Mathematical Approach

1) What information actually matters?

A naive Markov state would record the ant position together with the exact locations of all five seeds. That is far more detailed than necessary, because seeds only matter when they sit in the bottom row waiting to be picked up, or in the top row after being delivered.

So a state is completely described by:

$B\subseteq\{0,1,2,3,4\}\quad\text{: columns whose bottom seed is still present},$

$T\subseteq\{0,1,2,3,4\}\quad\text{: columns already occupied in the top row},$

the ant position \(p\in\{0,\dots,24\}\), and a carrying flag.

The code stores \(B\) and \(T\) as 5-bit masks. This is already a major reduction: there are only \(25\) possible positions and \(32\) masks per row.

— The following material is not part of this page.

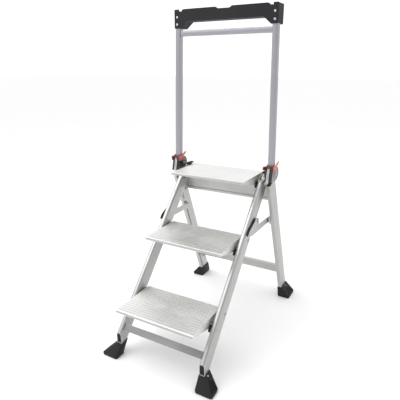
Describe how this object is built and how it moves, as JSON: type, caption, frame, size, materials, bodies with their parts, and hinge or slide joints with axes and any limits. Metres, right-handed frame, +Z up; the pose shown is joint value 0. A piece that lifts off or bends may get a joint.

2) The popcount invariant, and how many valid compressed states exist

When the ant is not carrying, every undelivered seed is still sitting at the bottom, and every delivered seed already occupies one top slot. Therefore

$|B|+|T|=5.$

When the ant is carrying, one seed has already been removed from the bottom but has not yet been placed on the top, so

$|B|+|T|=4.$

This gives the exact set of valid compressed states. Their counts are

$25\sum_{t=0}^{5}\binom{5}{t}\binom{5}{5-t}=25\binom{10}{5}=6300$

for non-carrying states, and

$25\sum_{t=0}^{4}\binom{5}{t}\binom{5}{4-t}=25\binom{10}{4}=5250$

for carrying states, for a total of

$6300+5250=11550$

compressed Markov states. The code does not solve one giant \(11550\times11550\) linear system. It uses a better decomposition.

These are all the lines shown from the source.